Aeolus wind mission heads for test and launch

British engineers have finished assembling a satellite that experts believe could have a transformative impact on our weather forecasts. The Aeolus spacecraft will fire a laser into the atmosphere to make 3D maps of wind behaviour across the planet. The data will be incorporated into the models that project weather patterns a few days ahead.
 
It is information that should give more warning of approaching storms. It ought also to remove some of the surprises associated with weather systems that end up behaving in a very different way to how they were forecast.
 
"We pride ourselves on being able to forecast the weather a little bit more than a week ahead with acceptable quality," said Prof Erland Källén from the European Centre for Medium-Range Weather Forecasts (ECMWF).
 
"But of course there are situations when our forecasts are poor and in many cases we have tracked that down to likely errors in the initial state – that is, we have a lack of observational information and, in particular, of winds in the tropics," he told BBC News.
 
Meteorologists have multiple ways of measuring the wind, from whirling anemometers and balloons to satellites that infer wind behaviour by tracking cloud movement or by sensing the choppiness of the seas.
 
But these are all somewhat limited indications, telling us what is happening in particular places or at particular heights.
 
The European Space Agency’s (Esa) Aeolus satellite is a completely new approach.
 
With its ultraviolet laser, it will aim to build a truly global view of how wind blows on Earth from the surface of the planet all the way up through the troposphere and into the stratosphere (from 0km to 30km).
 
It will achieve this by measuring how the pulses of light from its laser are scattered back off air molecules and water droplets, even particles of dust.
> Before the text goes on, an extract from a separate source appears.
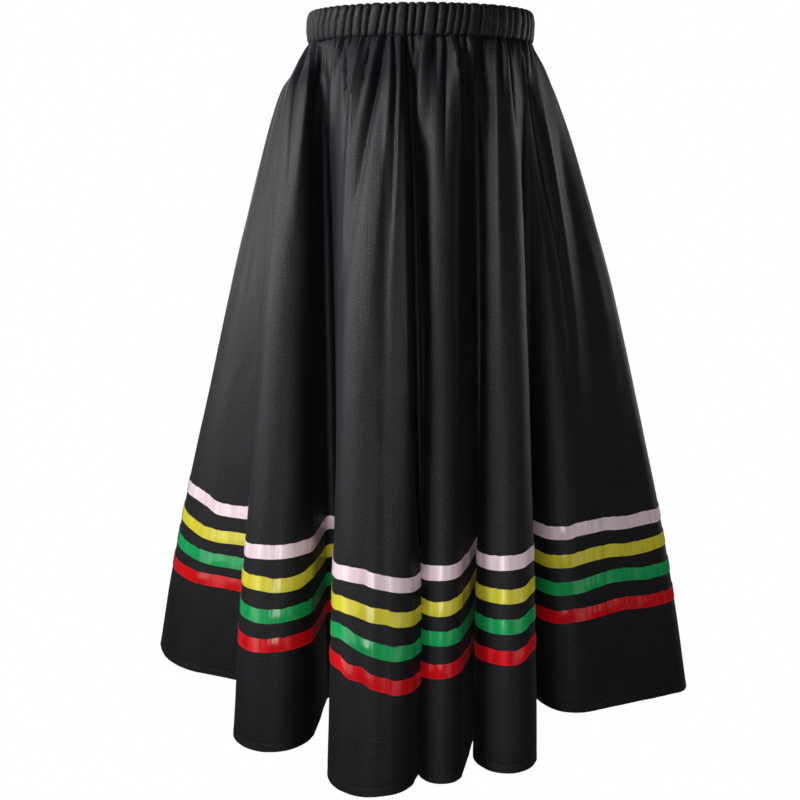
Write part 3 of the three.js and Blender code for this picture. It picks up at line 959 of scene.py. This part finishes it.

The return signal will betray not only the altitude of wind streams but also gather some information about their speed and direction.
 
"The molecules in the air and the clouds move with the wind and that motion causes a shift in the frequency of the return signal," explained Prof John Remedios, the director of UK’s National Centre for Earth Observation.
 
"The laser sends out a signal at one frequency and you get it back at a slightly different frequency. It’s called the Doppler effect and you’ll be familiar with it from the usual story of how an ambulance siren changes as it passes you in the street."